Why the name “The Intentional Life”? This isn’t to suggest that any of us have complete control over our lives. That would just be delusional. If that could really happen, then none of us would feel gob smacked by the difficulties thrown at us. No one would wake up one day, look in the mirror, and say “How did I end up here?”
What I’m referring to is not having your life happen by accident.
Before I had children, I had a career hiring people. It was an absolute ball…until 2001 when the economy tanked. Then I started teaching human relations and career classes for adults. I can’t even begin to think of how many people I interviewed or career-counseled in that time span.
One idea kept coming up, over and over and over again.
People were living their lives by default.
By default, I mean that there wasn’t a lot of planning, or intentionality, going on. Sure, some people planned, but most were in such a reactive mode that they couldn’t take a breath and be mindful about where their lives were really going. These were smart people that were overwhelmed by the assembly line of life. This scenario happened to men and women, young and old, and those with all education levels. Many, many people had careers and lives that were in default mode.
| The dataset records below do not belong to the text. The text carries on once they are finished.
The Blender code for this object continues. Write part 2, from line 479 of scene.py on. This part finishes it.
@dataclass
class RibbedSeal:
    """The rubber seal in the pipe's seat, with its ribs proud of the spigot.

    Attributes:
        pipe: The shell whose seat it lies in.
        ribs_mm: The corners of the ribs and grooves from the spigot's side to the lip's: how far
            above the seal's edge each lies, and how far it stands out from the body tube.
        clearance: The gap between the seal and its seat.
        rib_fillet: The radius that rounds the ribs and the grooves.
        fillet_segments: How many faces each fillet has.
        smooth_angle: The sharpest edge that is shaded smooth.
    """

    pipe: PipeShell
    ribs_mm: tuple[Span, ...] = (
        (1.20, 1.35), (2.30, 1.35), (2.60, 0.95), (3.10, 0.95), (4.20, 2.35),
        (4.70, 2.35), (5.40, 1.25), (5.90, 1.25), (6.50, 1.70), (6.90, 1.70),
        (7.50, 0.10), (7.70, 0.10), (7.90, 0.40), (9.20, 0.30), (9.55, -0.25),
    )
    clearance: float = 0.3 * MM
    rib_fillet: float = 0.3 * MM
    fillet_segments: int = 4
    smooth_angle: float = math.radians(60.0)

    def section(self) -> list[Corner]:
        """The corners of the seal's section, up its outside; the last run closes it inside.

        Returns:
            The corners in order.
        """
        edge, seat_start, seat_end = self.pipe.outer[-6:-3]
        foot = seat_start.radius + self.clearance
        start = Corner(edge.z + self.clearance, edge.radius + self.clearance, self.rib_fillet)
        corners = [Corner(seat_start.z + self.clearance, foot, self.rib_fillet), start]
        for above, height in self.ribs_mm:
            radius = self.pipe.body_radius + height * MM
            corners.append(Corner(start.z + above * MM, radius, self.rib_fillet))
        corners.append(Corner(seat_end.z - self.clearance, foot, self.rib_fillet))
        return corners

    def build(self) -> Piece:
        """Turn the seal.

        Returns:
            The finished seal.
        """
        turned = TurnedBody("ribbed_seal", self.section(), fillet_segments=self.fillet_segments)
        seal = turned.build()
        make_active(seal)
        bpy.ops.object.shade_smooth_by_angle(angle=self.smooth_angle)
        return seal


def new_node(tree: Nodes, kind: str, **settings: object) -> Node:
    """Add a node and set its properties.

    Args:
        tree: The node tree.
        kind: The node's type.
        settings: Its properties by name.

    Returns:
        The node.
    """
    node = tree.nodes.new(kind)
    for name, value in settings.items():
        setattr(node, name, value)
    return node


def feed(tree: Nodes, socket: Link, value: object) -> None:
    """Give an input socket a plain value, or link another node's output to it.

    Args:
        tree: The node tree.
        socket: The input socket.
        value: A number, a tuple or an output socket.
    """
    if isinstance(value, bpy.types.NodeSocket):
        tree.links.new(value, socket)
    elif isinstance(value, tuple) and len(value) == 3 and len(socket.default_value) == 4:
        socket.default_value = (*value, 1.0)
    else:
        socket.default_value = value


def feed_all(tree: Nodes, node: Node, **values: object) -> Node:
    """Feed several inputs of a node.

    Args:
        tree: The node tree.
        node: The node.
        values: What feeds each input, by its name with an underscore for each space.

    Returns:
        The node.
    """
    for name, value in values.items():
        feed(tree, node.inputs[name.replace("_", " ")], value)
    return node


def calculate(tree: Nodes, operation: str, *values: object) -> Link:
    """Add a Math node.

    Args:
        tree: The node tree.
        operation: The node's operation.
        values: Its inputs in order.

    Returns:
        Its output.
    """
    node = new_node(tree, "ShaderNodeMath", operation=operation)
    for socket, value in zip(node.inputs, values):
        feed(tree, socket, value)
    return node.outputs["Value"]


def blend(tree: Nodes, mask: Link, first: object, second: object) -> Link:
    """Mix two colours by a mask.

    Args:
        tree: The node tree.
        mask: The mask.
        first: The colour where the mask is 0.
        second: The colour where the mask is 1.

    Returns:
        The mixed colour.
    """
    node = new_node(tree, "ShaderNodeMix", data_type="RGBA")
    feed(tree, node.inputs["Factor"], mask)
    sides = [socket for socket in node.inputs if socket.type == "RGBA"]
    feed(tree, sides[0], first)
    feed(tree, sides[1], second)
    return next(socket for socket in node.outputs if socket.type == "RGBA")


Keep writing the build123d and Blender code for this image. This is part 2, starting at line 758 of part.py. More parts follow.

In computer language, the word “default” refers to something that happens if other action isn’t taken. It just happens. Kind of like if I didn’t take action to brush my hair in the morning, I would look like a wild-partying hedgehog in the morning.
I remember the bright, personable 50-something I spoke with who said she really hated what she was doing. This woman could have done anything. But, instead, she got sucked into a career she hated because she took a job when she was 20, blinked, and suddenly was in her mid-50’s hating her job…and her life.
Usually it happened like this: People had events in their lives that often worked together to give them a feeling of helplessness and reactivity. Some of these events were (in no particular order):
- Car payment
- Replacing transmissions in the cars we have bought
- More babies
- Family stress due to a lousy economy
- Family stress due to the normal transitions we all go through
- More worry about layoffs
- Unpleasant neighbors
- Keeping up with the unpleasant neighbors
- Kids hit middle school and all hell breaks loose
- Maybe a divorce…or three
- Health scares
- Helping aging parents
- Planning kids’ weddings
- Figuring out what on earth you’re going to do when it’s just you and HER (or him) in the house after retirement.
And it’s not just careers that are affected….
It’s how we raise our kids
How we choose relationships
How we decide what will be important to us
How we spend our money
Sometimes I ask clients to tell me about themselves and they don’t even know where to start. They had jumped from the rock to the hard place to the frying pan to the fire…and forgotten who they were.
Other people tried to live intentionally and make decisions on purpose, but soon became defeated after life had slapped them around a few times…or maybe it was a significant other that slapped them around.
Still others tried to micro-control every aspect of their lives and were now having cardiovascular and gastrointestinal problems due to the stress.
Intentional living doesn’t mean:
- Being hyper-controlling of your circumstances
- Being self-centered
- Putting your needs above everyone else’s.
It does mean:
- Recognizing what you want to do in life and planning for it…yet still being flexible.
- Being able to say “no” when necessary…and dealing with the possible push-back.
- Recognizing that you may need to drastically change your plans to accommodate someone else’s valid needs.
- Remembering that while you want to live purposefully…so do others.
Sometimes we have competing interests.
There is the man that wants to quit his soul-killing job and start his own business but can’t due to factors including finances, family, and other issues. Just because he isn’t doing what he wants does not mean he isn’t being intentional. Instead, he discusses the issue at length with his family, expresses his desire, but then intentionally makes the decision to stay where he is. He isn’t just floating along and robotically following the wishes of others or just bobbing along the stream of least resistance. He has made a conscious decision.
Hopefully he even made the decision to re-visit the question in a few months.
Other times, living intentionally can look selfish, but it is not. Consider the woman that has for years hated the family drama at Christmas. She’s thought about this for a long time, until finally she and her husband decide just to stay home with their children and have a peaceful Christmas.
I certainly have had my share of living life by default and not by intention. And, I know we all still need some spontaneity in our lives. For me, this is just the start.
Don’t live life by default. Live intentionally.